● **STATED EXERCISE**: Everything from the first line down to the line containing "translucent(s, 0.08, 0.0015, (0.6, 1.0, 0.2))" should be reproduced exactly; please include nothing else.

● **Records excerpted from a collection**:
-- start --
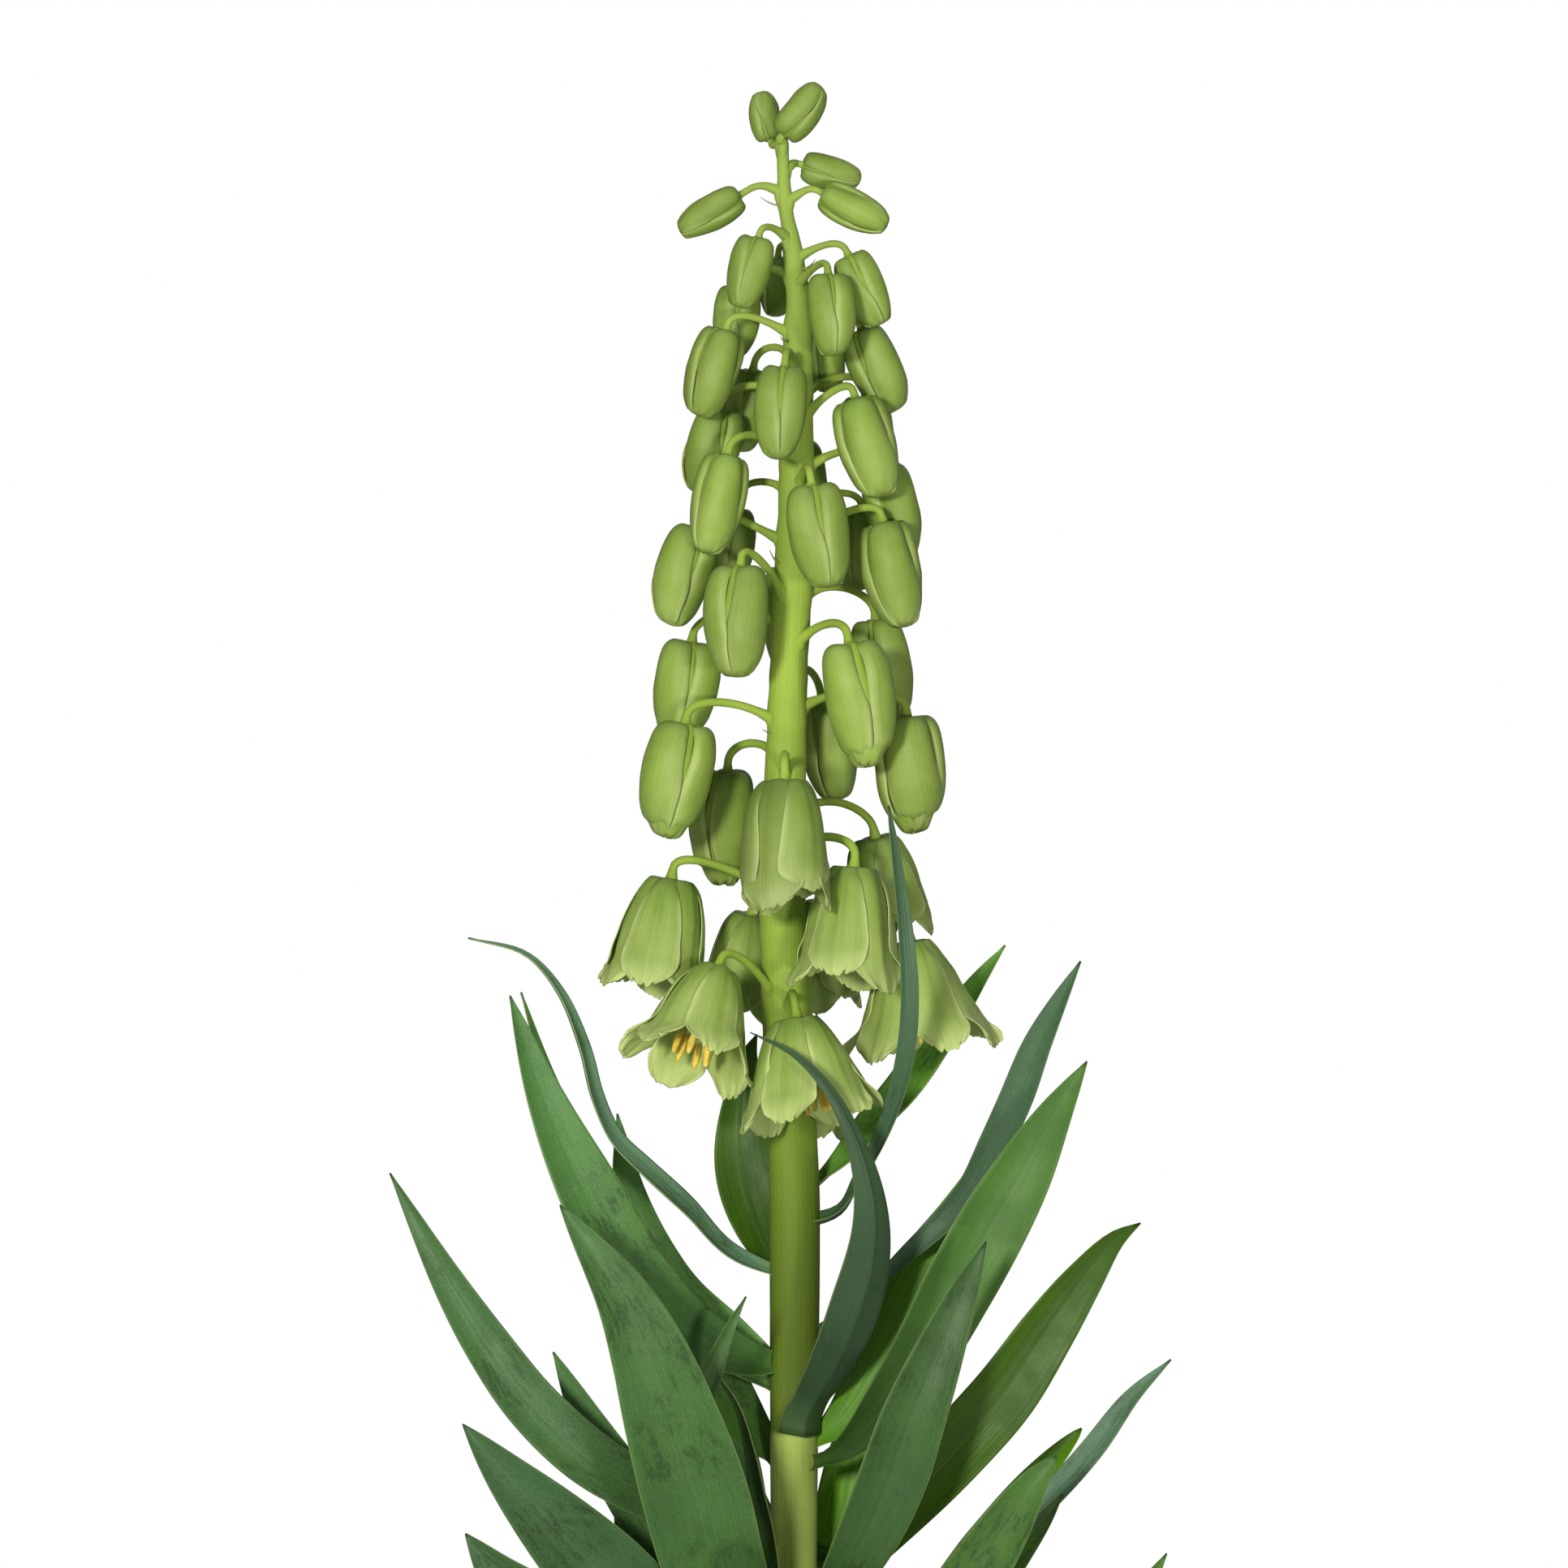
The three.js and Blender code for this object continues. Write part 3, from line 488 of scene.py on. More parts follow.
coloured(t, s, layered(t, stemLook, stemLook["low"], [
    (remap(t, height, 0.25, 0.33), "light"), (remap(t, height, 0.36, 0.46), "top"),
    # painted shade: darker below the bells, where the leaves shade the stem; painted light: pale below the
    # front leaf's foot, where the leaves keep the lamps off it
    (remap(t, height, 0.24, 0.27, 0.85, 0.0), "dim"), (remap(t, height, 0.2195, 0.2215, 1.0, 0.0), "foot"),
    (remap(t, veins["Streak"], 0.35, 0.68, 0.0, 0.16), "deep"), (times(t, veins["Vein"], 0.08), "deep"),
    (times(t, spots["Patch"], 0.42), "deep"), (times(t, spots["Mark"], 0.3), "scar")]))
t.links.new(calc(t, "MULTIPLY_ADD", veins["Streak"], 0.2, 0.5), s.inputs["Roughness"])
bumped(t, s, veins["Height"], *stemLook["bump"])
translucent(s, 0.08, 0.0015, (0.6, 1.0, 0.2))

# leaves: grey or blue-green on one side of the plant, yellower on the other
leafLook = {
    "blue": rgb(72, 108, 70), "yellow": rgb(76, 112, 28), "dark": rgb(40, 64, 38), "bloom": rgb(118, 150, 106),
    "fresh": rgb(92, 126, 66), "rim": rgb(150, 166, 100), "scuff": rgb(30, 48, 26), "foot": rgb(110, 144, 66),
    "lime": rgb(90, 128, 30), "stripe": rgb(46, 74, 24), "grey": rgb(112, 142, 122),
    "veins": 13.0, "stretch": 5.0, "broad": (30.0, 230.0), "small": (105.0, 640.0), "bump": (0.1, 0.0005),
    "dust": 2400.0, "saturation": 1.08,
}
leafMat, t, s = newMat("leaf", 0.5, 0.24)
along, across, inside, tone, light = stored(t, "along", "across", "inside", "tone", "light")
veins = useGroup(t, veinGroup, {
    "Along": along, "Across": across, "Veins": leafLook["veins"], "Seed": times(t, tone, 31.0),
    "Stretch": leafLook["stretch"]})
broad, small = patchy(t, *leafLook["broad"]), patchy(t, *leafLook["small"])
side = calc(t, "ABSOLUTE", across)
fresh = blendRgb(t, tone, leafLook["fresh"], leafLook["lime"])
yellower = remap(t, tone, 0.6, 0.9)
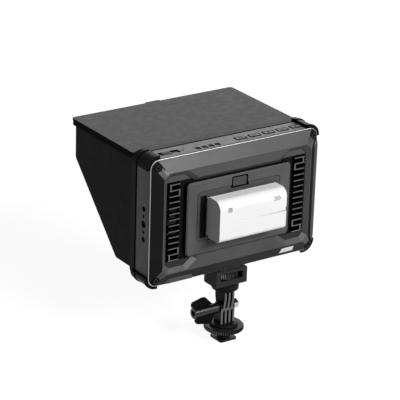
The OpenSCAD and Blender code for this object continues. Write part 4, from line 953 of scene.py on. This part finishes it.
# ---------------------------------------------------------------- the mounting block
# A moulded block under the monitor with a rubber pad on top and a window at the rear, in which
# the knurled thumb wheel turns the steel mounting screw.
block_plastic = grained("block_plastic", (0.026, 0.026, 0.026), 0.34, 0.35 * mm, 0.003 * mm,
                        specular=0.05)
window_shade = grained("window_shade", (0.004, 0.004, 0.004), 0.5, 0.35 * mm, 0.003 * mm,
                       specular=0.05)
block_low, block_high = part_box("mount_block")
block_side_wall = 4 * mm
block_skin = 1 * mm
block_rear_lip = 0.2 * mm


def in_wheel_chamber(face):
    """Whether a face is inside the block, round the thumb wheel; these faces are painted near black
    as shade.
    """
    middle = face.calc_center_median()
    return (abs(middle.x) < block_high.x - block_side_wall
            and block_low.z + block_skin < middle.z < block_high.z - block_skin
            and middle.y < block_high.y - block_rear_lip)


block = merged_copy("mount_block")
# faces in the wheel's chamber are painted near black as shade
two_toned(block, in_wheel_chamber)
break_edges(block, 0.4 * mm, segments=3)
finished(block, "mount_block_moulding", "head", [block_plastic, window_shade], "mount_block")

# The thumb wheel and the lock wheel are turned and straight knurled. One flank of each knurl is
# painted lighter as a highlight, the other flank, down into the valleys, is painted near black as
# shade, and the faces are blackened.
# the lit flank of each knurl, a lighter copy of the blackened metal, painted as a highlight
thumb_knurl_painted_light = grained("thumb_knurl_painted_light", (0.18, 0.18, 0.18), 0.34, 0.2 * mm, 0.004 * mm, metallic=0.8,
                      specular=0.2)
lock_knurl_painted_light = grained("lock_knurl_painted_light", (0.055, 0.055, 0.055), 0.34, 0.2 * mm, 0.004 * mm, metallic=0.8,
                     specular=0.2)
face_black = grained("face_black", (0.015, 0.015, 0.015), 0.30, 0.2 * mm, 0.004 * mm, specular=0.06)
# the other flank of each knurl, painted near black as shade
knurl_flank_painted_shade = grained("knurl_flank_painted_shade", (0.006, 0.006, 0.006), 0.4, 0.2 * mm, 0.004 * mm,
                       specular=0.1)
knurl_depth = 0.9 * mm


def knurl_finish(face, reach, ridge_finish):
    """The finish of a knurled wheel's face, on a wheel of that radius."""
    middle = face.calc_center_median().xy
    if abs(face.normal.z) >= 0.5 or math.hypot(*middle) < reach - knurl_depth:
        return face_black
    turned = face.normal.cross(Vector((*middle, 0)).normalized()).z
    return knurl_flank_painted_shade if turned > 0.05 else ridge_finish


for node, body, ridge_finish in (("thumb_wheel", "thumb", thumb_knurl_painted_light),
                                 ("lock_wheel", "lock", lock_knurl_painted_light)):
    wheel_finishes = [ridge_finish, knurl_flank_painted_shade, face_black]
    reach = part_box(node)[1].x
    wheel = merged_copy(node)
    painted(wheel, wheel_finishes, lambda face: knurl_finish(face, reach, ridge_finish))
    break_edges(wheel, 0.10 * mm, segments=1)
    finished(wheel, node + "_knurled", body, wheel_finishes, node)

rubber = grained("pad_rubber", (0.010, 0.010, 0.010), 0.8, 0.6 * mm, 0.03 * mm, specular=0.2)
deburred("mount_pad", "rubber_pad", "head", rubber, 0.3 * mm)

screw_steel, screw_shader = finish("screw_steel", (0.56, 0.56, 0.58), 0.24, metallic=1.0)
screw_turns_and_painted_shade = stripes(screw_steel, coordinate(screw_steel, "Z"), camera_pitch, 0.5)
# the turns are raised, and also painted lighter and darker as light and shade on the thread's
# crests and roots
shade_between(screw_steel, screw_shader, screw_turns_and_painted_shade, (0.40, 0.40, 0.42), (0.62, 0.62, 0.64))
raise_grain(screw_steel, screw_shader, screw_turns_and_painted_shade, 0.15 * mm, 0.8)
dressed("mount_screw", screw_steel)

# ---------------------------------------------------------------- the tilting fork
# Two moulded forks whose fingers interleave round a steel bolt. The wing knob is moulded over the
# bolt's one end, and a domed nut sits on the other.
fork_plastic = grained("fork_plastic", (0.006, 0.006, 0.006), 0.28, 0.35 * mm, 0.003 * mm,
                       specular=0.06)
# a lighter copy of the fork plastic, painted as a highlight on the fingers' rear edges
finger_edge_painted_light = grained("finger_edge_painted_light", (0.125, 0.125, 0.126), 0.34, 0.35 * mm, 0.004 * mm,
                      specular=0.2)
fork_finishes = [fork_plastic, window_shade, finger_edge_painted_light]
fingers_half = 6.3 * mm     # the outer fingers' inner faces lie within this of the middle
fork_collar = 7.2 * mm
smallest_edge = 0.4 * mm * mm


def finger_finish(face, fingers_low, fingers_high):
    """The narrow slots are painted near black as shade, and the fingers' rear edges are painted
    lighter as a highlight.
    """
    normal = face.normal
    middle = face.calc_center_median()
    if abs(normal.x) > 0.9 and abs(middle.x) < fingers_half:
        return window_shade
    looks_back = normal.y > 0.6 and abs(normal.x) < 0.1
    on_finger = fingers_low < middle.z < fingers_high and face.calc_area() > smallest_edge
    return finger_edge_painted_light if looks_back and on_finger else fork_plastic


for node, body, foot_height in (("upper_fork", "head", 0), ("lower_fork", "base", 3.4 * mm)):
    low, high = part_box(node)
    fork = merged_copy(node)
    painted(fork, fork_finishes, lambda face: finger_finish(face, low.z + foot_height,
                                                            high.z - fork_collar))
    break_edges(fork, 0.28 * mm)
    finished(fork, node + "_moulding", body, fork_finishes, node)

knob_matt = grained("knob_matt", (0.003, 0.003, 0.003), 0.34, 0.35 * mm, 0.003 * mm, specular=0.01)
knob_gloss = grained("knob_gloss", (0.005, 0.005, 0.005), 0.24, 0.35 * mm, 0.0003 * mm,
                     specular=0.38)
barrel_radius = 5.3 * mm
knob_low, knob_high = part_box("wing_knob")
pivot_level = (knob_low.z + knob_high.z) / 2


def on_barrel(face):
    """Whether a face is on the glossy barrel round the bolt, and not on a matt wing."""
    middle = face.calc_center_median()
    return math.hypot(middle.y, middle.z - pivot_level) < barrel_radius


wings = merged_copy("wing_knob")
two_toned(wings, on_barrel)
break_edges(wings, 0.5 * mm, segments=3)
finished(wings, "wing_knob_moulding", "knob", [knob_matt, knob_gloss], "wing_knob")
nut_metal = grained("nut_metal", (0.50, 0.50, 0.50), 0.16, 0.2 * mm, 0.002 * mm, metallic=1.0)
deburred("pivot_nut", "domed_nut", "base", nut_metal, 0.2 * mm)
dressed("pivot_bolt", pin_steel)

# ---------------------------------------------------------------- the shoe foot
# A square foot of blackened steel with a threaded stem. The lock wheel runs down the stem and
# presses the washer on the shoe's rails.
stem_radius = 4.5 * mm
thread_root = 4.02 * mm
stem_start = 3 * mm
stem_slack = 0.1 * mm
foot = merged_copy("shoe_foot")
stem_skin = [v for v in foot.verts if v.co.z > stem_start
             and abs(math.hypot(v.co.x, v.co.y) - stem_radius) < stem_slack]
bmesh.ops.scale(foot, verts=stem_skin,
                vec=(thread_root / stem_radius, thread_root / stem_radius, 1))
break_edges(foot, 0.25 * mm)
finished(foot, "foot_and_stem", "base", [black_steel], "shoe_foot")

# The thread is one ridge, four-sided in section, wound up the stem.
turns, steps, lead = 9, 32, 1.0 * mm
ridge_root, ridge_crest = 3.95 * mm, 4.44 * mm
thread = bmesh.new()
profile = [thread.verts.new((radius, 0, height)) for radius, height in (
    (ridge_root, 3.7 * mm), (ridge_crest, 4.0 * mm), (ridge_crest, 4.12 * mm),
    (ridge_root, 4.45 * mm))]
ring = [thread.edges.new(ends) for ends in zip(profile, profile[1:] + profile[:1])]
thread.faces.new(profile)
last = bmesh.ops.spin(thread, geom=ring, cent=(0, 0, 0), axis=(0, 0, 1),
                      dvec=(0, 0, lead / steps), angle=2 * math.pi * turns, steps=turns * steps)
thread.faces.new([g for g in last["geom_last"] if isinstance(g, bmesh.types.BMVert)])
bmesh.ops.recalc_face_normals(thread, faces=thread.faces)
finished(thread, "stem_thread", "base", [black_steel])

deburred("clamp_washer", "clamp_ring_turned", "clamp_ring", black_steel, 0.2 * mm)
-- end --
● **ANSWER TO THIS TASK**:
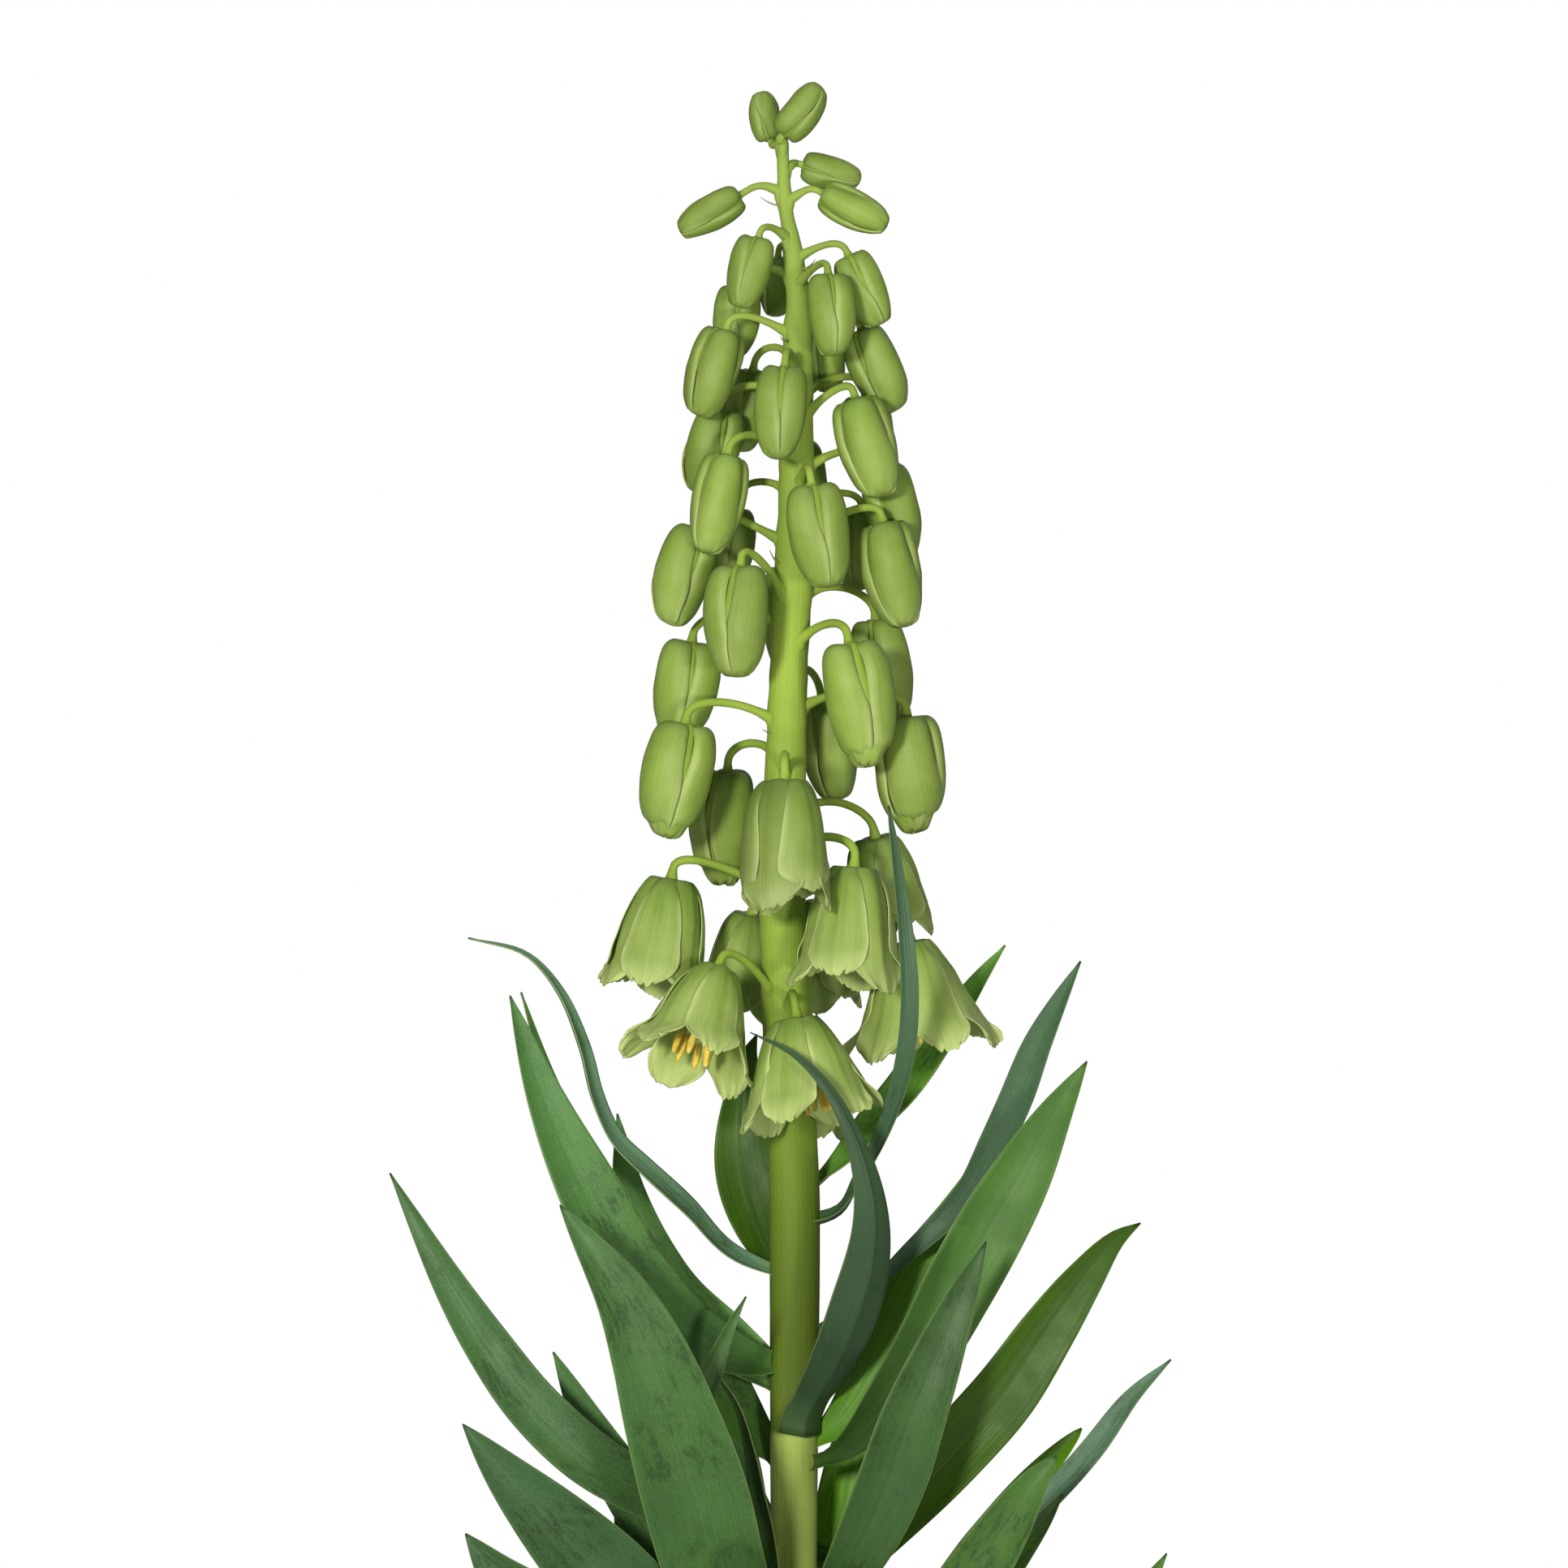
The three.js and Blender code for this object continues. Write part 3, from line 488 of scene.py on. More parts follow.
coloured(t, s, layered(t, stemLook, stemLook["low"], [
    (remap(t, height, 0.25, 0.33), "light"), (remap(t, height, 0.36, 0.46), "top"),
    # painted shade: darker below the bells, where the leaves shade the stem; painted light: pale below the
    # front leaf's foot, where the leaves keep the lamps off it
    (remap(t, height, 0.24, 0.27, 0.85, 0.0), "dim"), (remap(t, height, 0.2195, 0.2215, 1.0, 0.0), "foot"),
    (remap(t, veins["Streak"], 0.35, 0.68, 0.0, 0.16), "deep"), (times(t, veins["Vein"], 0.08), "deep"),
    (times(t, spots["Patch"], 0.42), "deep"), (times(t, spots["Mark"], 0.3), "scar")]))
t.links.new(calc(t, "MULTIPLY_ADD", veins["Streak"], 0.2, 0.5), s.inputs["Roughness"])
bumped(t, s, veins["Height"], *stemLook["bump"])
translucent(s, 0.08, 0.0015, (0.6, 1.0, 0.2))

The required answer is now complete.